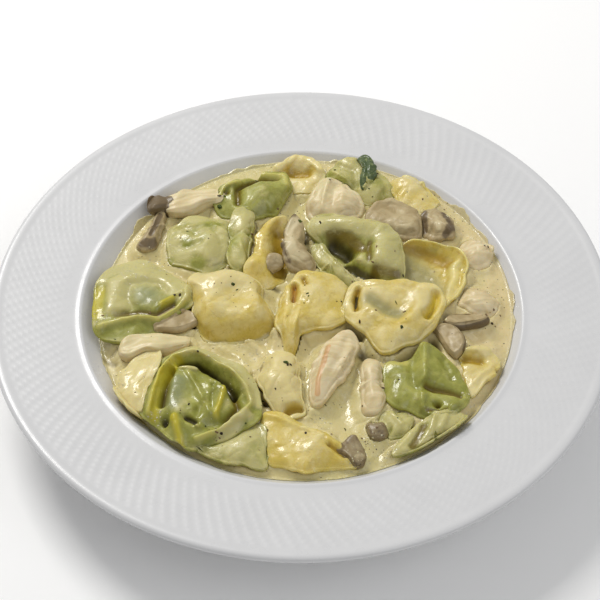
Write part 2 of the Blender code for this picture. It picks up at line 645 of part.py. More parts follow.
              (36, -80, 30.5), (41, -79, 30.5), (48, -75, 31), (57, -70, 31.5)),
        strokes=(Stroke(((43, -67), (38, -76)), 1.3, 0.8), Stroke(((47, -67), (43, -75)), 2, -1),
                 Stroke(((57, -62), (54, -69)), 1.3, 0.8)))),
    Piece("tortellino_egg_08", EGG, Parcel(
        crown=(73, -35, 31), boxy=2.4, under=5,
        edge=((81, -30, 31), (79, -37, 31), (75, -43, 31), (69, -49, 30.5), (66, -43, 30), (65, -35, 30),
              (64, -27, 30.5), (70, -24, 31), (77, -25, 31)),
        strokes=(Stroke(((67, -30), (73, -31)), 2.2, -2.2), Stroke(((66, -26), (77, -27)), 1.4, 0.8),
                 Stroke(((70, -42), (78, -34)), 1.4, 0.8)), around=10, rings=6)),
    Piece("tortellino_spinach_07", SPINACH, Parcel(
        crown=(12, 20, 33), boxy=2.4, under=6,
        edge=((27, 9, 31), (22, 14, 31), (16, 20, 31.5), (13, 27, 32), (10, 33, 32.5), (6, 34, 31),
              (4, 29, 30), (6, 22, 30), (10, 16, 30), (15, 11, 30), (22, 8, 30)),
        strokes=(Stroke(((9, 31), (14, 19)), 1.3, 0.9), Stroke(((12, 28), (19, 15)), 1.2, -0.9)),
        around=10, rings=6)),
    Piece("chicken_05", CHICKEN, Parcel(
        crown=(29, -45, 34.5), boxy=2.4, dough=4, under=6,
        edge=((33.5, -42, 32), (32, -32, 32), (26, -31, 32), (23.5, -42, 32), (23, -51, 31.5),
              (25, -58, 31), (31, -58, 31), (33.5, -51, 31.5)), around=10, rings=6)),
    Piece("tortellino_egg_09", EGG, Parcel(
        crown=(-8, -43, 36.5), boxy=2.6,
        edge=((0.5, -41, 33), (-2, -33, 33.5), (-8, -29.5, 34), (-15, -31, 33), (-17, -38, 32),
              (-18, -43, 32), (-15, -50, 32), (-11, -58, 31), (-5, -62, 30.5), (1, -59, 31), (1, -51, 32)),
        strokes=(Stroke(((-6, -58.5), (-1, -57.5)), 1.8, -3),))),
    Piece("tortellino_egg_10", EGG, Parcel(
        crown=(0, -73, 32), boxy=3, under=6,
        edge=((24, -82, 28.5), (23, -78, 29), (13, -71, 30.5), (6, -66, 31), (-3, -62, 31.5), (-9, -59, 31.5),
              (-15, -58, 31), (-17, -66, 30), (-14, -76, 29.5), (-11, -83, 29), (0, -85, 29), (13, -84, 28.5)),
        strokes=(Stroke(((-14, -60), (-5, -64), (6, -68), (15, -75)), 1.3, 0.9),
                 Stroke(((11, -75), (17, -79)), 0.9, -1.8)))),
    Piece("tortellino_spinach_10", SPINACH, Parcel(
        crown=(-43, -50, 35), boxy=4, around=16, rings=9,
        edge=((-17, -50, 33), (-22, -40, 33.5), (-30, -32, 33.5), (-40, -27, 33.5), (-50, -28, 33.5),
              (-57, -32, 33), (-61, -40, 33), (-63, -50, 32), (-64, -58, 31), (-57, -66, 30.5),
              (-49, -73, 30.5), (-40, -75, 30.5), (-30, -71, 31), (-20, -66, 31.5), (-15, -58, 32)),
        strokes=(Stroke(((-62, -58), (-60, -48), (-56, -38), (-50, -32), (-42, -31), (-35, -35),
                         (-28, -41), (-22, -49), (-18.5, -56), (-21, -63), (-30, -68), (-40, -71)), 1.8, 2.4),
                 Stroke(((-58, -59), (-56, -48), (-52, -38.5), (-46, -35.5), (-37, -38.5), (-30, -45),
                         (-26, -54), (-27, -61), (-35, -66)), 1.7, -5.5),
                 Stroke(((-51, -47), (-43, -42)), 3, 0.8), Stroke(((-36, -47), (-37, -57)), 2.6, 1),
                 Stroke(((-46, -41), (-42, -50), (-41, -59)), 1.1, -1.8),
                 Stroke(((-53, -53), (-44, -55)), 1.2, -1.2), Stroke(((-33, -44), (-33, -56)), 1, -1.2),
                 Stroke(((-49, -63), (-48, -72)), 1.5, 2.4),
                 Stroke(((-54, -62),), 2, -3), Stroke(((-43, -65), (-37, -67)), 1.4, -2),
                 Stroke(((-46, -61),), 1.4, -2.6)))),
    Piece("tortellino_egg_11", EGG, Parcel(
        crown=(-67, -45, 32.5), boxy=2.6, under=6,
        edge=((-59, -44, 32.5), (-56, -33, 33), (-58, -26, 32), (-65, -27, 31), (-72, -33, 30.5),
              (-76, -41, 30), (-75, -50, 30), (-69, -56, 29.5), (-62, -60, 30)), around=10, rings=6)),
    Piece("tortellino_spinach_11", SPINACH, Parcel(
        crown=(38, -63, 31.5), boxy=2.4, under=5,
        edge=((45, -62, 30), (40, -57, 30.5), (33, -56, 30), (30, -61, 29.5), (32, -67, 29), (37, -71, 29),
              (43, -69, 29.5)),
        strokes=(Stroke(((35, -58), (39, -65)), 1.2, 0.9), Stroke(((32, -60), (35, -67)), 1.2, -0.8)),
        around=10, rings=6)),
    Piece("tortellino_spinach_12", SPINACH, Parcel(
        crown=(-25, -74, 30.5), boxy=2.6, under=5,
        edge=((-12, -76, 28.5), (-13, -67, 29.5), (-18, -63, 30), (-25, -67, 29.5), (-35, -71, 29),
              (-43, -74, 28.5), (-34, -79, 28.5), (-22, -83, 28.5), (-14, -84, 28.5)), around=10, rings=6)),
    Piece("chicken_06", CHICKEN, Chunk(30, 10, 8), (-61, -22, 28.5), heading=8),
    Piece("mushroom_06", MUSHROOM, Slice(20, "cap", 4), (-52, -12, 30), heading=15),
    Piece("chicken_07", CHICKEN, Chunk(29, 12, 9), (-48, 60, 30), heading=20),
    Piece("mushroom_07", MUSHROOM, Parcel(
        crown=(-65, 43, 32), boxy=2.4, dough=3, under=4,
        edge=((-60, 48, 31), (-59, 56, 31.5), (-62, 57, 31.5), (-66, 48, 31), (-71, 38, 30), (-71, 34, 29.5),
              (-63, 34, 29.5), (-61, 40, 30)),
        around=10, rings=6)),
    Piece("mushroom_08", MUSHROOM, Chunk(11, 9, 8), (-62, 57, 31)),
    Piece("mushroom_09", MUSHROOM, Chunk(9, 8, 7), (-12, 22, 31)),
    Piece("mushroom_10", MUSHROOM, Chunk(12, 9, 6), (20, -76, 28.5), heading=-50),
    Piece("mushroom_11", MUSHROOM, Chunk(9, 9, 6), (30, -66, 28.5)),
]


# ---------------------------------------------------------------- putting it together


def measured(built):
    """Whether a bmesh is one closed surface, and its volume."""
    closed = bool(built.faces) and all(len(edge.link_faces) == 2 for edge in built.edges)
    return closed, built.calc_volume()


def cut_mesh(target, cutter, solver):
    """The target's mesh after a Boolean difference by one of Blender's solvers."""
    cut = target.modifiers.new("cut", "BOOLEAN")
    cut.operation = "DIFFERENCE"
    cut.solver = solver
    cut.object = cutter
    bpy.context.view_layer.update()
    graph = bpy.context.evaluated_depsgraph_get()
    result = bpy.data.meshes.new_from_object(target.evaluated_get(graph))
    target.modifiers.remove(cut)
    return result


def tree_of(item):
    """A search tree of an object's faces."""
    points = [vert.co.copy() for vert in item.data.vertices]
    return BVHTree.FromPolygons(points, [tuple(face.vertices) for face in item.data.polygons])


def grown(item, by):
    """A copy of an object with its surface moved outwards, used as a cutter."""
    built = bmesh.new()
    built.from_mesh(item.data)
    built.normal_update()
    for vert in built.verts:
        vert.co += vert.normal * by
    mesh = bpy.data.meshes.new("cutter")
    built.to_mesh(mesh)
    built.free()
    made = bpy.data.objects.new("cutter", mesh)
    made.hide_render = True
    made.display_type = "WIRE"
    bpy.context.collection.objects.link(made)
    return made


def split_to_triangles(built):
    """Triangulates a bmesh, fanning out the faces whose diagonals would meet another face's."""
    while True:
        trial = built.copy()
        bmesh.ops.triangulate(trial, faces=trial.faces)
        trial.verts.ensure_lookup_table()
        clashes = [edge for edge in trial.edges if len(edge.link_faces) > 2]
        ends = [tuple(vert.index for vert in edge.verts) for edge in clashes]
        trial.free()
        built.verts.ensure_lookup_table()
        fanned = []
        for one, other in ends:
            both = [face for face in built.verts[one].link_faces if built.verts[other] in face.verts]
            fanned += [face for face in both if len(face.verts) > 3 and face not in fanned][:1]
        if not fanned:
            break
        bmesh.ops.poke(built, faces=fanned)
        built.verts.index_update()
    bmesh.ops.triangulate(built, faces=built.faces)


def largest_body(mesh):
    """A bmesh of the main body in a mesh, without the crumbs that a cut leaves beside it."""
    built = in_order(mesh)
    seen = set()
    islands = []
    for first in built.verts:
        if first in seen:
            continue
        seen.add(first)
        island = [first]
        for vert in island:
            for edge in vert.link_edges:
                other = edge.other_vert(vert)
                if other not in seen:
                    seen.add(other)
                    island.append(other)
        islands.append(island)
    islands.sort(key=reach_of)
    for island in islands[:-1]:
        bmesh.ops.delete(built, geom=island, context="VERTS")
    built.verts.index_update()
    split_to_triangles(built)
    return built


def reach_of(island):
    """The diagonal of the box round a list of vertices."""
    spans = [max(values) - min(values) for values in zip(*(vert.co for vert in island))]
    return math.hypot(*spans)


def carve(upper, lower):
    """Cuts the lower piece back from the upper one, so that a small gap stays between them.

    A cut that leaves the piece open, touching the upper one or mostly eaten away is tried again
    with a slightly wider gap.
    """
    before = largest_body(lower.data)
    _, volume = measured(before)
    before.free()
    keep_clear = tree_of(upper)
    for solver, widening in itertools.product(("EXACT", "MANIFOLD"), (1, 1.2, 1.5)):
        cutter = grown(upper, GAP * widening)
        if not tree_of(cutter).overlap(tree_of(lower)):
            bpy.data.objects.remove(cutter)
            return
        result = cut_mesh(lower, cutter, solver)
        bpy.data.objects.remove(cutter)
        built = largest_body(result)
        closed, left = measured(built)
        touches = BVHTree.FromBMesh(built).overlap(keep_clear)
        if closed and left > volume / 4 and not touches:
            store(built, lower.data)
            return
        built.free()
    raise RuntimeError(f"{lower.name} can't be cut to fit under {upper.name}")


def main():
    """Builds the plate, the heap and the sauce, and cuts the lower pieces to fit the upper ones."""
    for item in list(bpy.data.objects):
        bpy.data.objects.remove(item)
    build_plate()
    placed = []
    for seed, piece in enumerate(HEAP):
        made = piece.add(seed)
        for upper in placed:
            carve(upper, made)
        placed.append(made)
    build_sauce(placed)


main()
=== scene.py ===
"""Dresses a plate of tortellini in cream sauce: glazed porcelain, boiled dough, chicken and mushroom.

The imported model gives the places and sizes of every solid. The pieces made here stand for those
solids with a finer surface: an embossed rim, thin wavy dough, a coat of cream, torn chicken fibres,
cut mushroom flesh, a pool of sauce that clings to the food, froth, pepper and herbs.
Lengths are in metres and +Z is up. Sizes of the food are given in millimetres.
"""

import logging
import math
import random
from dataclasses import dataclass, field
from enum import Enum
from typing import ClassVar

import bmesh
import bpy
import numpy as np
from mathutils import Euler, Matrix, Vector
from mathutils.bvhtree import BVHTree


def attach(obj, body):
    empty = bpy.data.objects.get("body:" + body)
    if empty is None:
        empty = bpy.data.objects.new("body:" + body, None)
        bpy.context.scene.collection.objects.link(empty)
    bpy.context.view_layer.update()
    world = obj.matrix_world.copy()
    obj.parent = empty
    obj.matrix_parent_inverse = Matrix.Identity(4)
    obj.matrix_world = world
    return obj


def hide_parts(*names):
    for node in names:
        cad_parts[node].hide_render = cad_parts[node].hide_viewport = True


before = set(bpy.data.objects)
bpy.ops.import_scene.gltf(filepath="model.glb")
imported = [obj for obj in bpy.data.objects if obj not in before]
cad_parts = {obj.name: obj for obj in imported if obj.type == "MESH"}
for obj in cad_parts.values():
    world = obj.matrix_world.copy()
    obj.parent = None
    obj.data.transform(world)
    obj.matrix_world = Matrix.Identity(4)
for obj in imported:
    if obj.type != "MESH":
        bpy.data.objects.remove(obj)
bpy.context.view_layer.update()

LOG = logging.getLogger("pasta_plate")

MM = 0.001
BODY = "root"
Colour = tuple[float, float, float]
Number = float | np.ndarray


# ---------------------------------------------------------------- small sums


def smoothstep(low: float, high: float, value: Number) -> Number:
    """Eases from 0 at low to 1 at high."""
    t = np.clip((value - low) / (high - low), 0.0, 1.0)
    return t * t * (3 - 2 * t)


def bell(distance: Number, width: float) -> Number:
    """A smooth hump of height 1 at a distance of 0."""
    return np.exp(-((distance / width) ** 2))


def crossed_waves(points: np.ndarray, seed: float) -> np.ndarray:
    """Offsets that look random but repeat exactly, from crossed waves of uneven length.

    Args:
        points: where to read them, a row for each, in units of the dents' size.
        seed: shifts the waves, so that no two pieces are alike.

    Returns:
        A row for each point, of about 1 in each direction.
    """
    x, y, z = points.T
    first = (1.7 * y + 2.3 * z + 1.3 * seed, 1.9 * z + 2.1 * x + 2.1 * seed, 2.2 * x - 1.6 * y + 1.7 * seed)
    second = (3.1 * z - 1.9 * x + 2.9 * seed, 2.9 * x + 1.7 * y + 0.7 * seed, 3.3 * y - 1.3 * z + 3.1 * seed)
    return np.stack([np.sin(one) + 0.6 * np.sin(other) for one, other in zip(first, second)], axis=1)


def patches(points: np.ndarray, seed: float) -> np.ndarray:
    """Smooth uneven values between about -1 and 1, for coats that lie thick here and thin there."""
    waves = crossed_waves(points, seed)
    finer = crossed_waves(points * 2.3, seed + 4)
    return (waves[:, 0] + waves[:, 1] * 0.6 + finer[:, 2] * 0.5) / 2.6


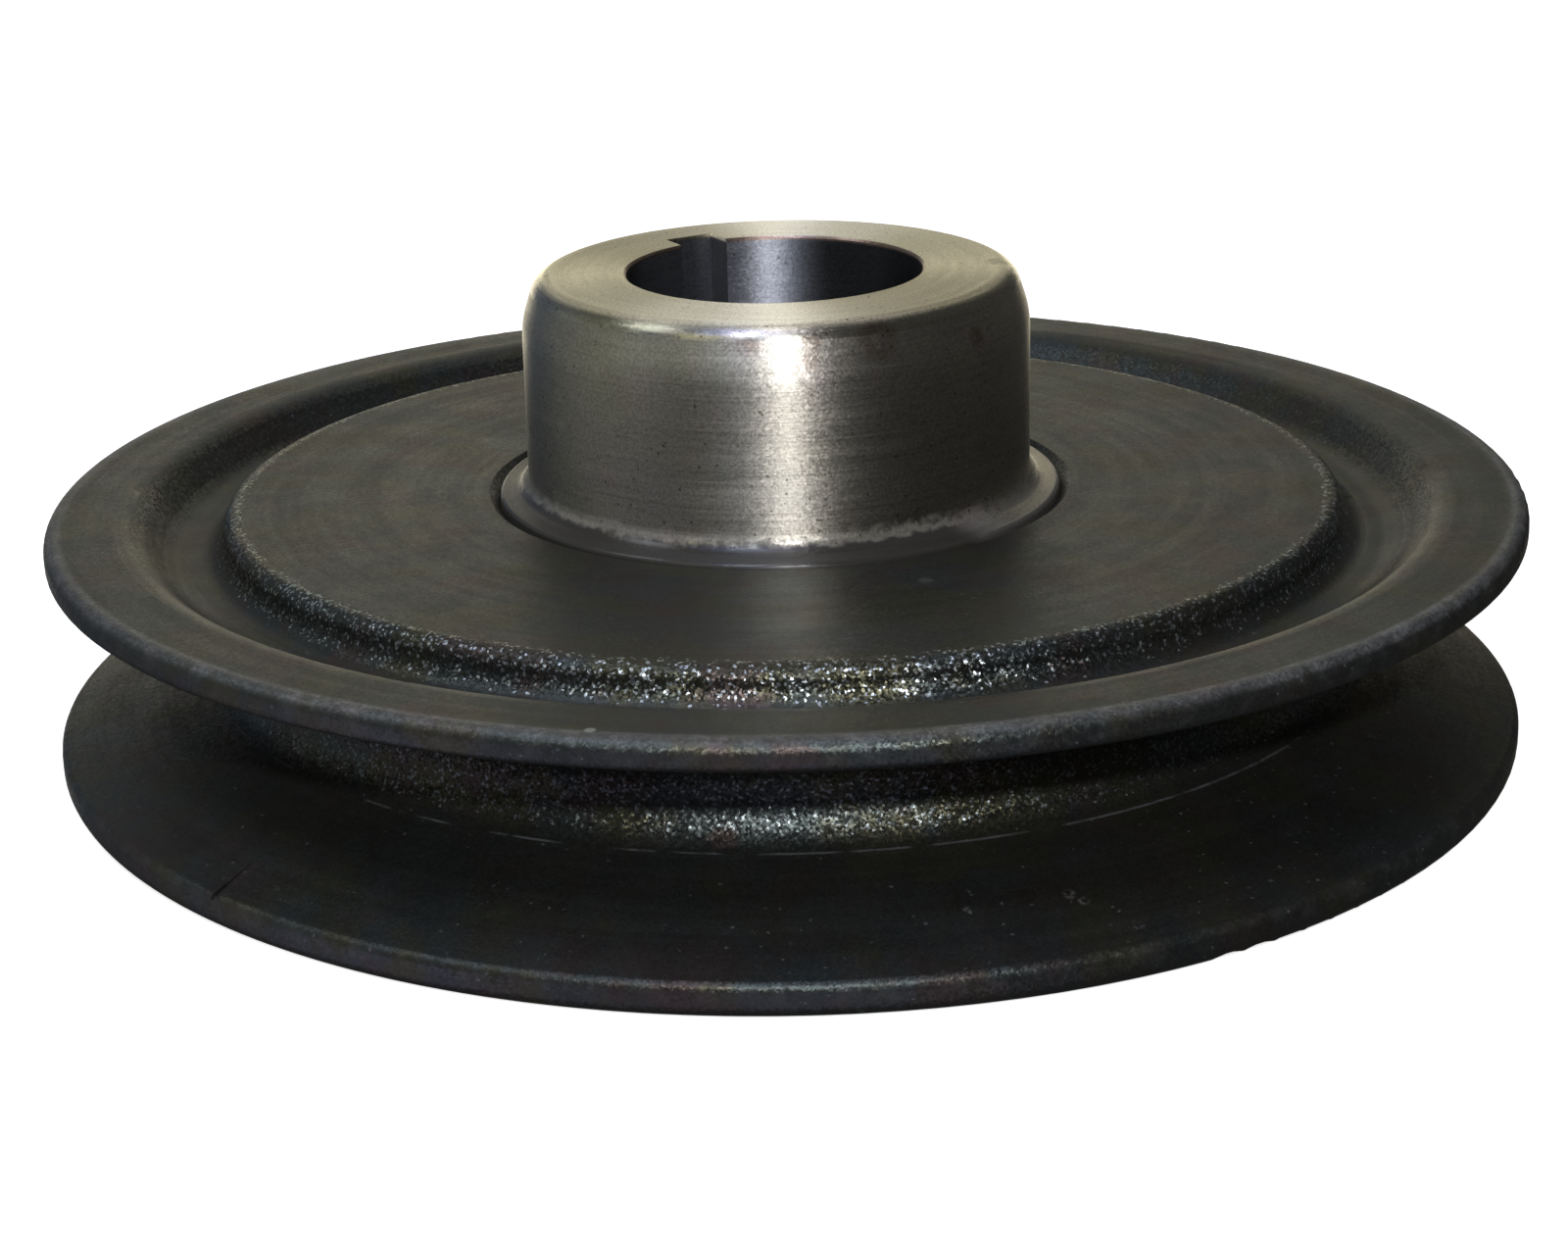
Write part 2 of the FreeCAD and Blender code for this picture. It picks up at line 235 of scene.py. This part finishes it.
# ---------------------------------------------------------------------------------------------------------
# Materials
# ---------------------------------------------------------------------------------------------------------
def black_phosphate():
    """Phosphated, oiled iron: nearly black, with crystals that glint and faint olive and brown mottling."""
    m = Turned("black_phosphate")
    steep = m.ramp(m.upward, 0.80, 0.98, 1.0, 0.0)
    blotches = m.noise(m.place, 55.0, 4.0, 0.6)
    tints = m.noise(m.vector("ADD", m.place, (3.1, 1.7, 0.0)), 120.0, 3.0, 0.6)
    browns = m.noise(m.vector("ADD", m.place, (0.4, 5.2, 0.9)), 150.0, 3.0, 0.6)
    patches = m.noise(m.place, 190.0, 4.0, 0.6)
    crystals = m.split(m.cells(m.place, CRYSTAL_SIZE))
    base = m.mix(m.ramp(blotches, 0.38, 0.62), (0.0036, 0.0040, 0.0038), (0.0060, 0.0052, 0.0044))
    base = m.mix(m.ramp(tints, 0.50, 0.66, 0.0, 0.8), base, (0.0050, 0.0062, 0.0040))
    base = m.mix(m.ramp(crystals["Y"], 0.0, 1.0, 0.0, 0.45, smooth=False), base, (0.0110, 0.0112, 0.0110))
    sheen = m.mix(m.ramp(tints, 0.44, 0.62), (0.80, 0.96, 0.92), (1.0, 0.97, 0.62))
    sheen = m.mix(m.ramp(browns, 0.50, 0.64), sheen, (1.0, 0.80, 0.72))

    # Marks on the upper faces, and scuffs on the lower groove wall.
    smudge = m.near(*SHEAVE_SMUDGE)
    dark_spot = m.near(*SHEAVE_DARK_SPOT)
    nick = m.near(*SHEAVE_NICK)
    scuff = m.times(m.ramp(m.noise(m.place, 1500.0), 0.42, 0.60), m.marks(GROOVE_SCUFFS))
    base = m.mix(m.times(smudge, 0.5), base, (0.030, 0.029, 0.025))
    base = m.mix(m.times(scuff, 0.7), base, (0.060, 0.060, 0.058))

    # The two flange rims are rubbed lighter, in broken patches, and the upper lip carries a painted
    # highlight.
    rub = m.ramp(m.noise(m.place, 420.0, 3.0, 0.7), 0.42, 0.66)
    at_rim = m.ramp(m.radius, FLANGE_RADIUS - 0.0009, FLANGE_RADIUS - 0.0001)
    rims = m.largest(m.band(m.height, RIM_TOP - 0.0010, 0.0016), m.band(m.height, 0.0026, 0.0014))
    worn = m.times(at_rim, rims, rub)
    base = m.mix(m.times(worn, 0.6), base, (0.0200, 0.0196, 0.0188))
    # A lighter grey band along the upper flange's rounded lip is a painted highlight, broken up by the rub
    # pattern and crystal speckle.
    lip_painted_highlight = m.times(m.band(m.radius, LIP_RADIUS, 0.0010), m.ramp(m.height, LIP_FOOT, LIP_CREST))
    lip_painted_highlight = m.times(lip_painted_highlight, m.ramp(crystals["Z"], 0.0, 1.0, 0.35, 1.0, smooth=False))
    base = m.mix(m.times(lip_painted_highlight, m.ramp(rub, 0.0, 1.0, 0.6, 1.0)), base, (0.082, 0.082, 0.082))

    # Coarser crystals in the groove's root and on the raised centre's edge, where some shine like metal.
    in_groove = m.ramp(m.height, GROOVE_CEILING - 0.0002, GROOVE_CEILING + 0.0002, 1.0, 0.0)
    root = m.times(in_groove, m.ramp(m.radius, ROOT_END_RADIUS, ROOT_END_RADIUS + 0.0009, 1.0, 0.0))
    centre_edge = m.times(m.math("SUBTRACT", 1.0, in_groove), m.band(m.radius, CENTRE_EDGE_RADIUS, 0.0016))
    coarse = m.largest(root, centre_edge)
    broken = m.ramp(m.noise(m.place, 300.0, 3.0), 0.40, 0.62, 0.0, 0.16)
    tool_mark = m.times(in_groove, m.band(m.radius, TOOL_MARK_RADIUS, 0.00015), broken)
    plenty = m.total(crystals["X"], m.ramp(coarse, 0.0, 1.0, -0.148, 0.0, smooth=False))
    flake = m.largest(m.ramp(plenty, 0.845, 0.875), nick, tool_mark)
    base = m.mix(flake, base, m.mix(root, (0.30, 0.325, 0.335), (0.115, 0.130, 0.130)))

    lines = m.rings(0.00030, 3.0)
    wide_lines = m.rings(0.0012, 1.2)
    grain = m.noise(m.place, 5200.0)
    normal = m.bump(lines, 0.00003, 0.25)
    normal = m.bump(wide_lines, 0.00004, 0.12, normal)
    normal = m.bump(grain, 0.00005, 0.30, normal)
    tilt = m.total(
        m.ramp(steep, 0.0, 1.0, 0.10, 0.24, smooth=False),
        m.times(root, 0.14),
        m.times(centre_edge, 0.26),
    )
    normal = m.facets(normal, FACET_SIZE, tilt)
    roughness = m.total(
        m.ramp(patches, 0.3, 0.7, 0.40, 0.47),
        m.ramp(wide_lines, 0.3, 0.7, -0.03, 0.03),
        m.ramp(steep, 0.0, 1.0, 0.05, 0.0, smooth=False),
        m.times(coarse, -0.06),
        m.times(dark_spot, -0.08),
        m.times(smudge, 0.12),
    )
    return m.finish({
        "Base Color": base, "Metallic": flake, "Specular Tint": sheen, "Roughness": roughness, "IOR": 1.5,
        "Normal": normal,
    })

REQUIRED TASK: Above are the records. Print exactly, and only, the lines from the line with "for seed, piece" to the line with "before = set(bpy.data.objects)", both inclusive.

TASK OUTPUT:
    for seed, piece in enumerate(HEAP):
        made = piece.add(seed)
        for upper in placed:
            carve(upper, made)
        placed.append(made)
    build_sauce(placed)


main()
=== scene.py ===
"""Dresses a plate of tortellini in cream sauce: glazed porcelain, boiled dough, chicken and mushroom.

The imported model gives the places and sizes of every solid. The pieces made here stand for those
solids with a finer surface: an embossed rim, thin wavy dough, a coat of cream, torn chicken fibres,
cut mushroom flesh, a pool of sauce that clings to the food, froth, pepper and herbs.
Lengths are in metres and +Z is up. Sizes of the food are given in millimetres.
"""

import logging
import math
import random
from dataclasses import dataclass, field
from enum import Enum
from typing import ClassVar

import bmesh
import bpy
import numpy as np
from mathutils import Euler, Matrix, Vector
from mathutils.bvhtree import BVHTree


def attach(obj, body):
    empty = bpy.data.objects.get("body:" + body)
    if empty is None:
        empty = bpy.data.objects.new("body:" + body, None)
        bpy.context.scene.collection.objects.link(empty)
    bpy.context.view_layer.update()
    world = obj.matrix_world.copy()
    obj.parent = empty
    obj.matrix_parent_inverse = Matrix.Identity(4)
    obj.matrix_world = world
    return obj


def hide_parts(*names):
    for node in names:
        cad_parts[node].hide_render = cad_parts[node].hide_viewport = True


before = set(bpy.data.objects)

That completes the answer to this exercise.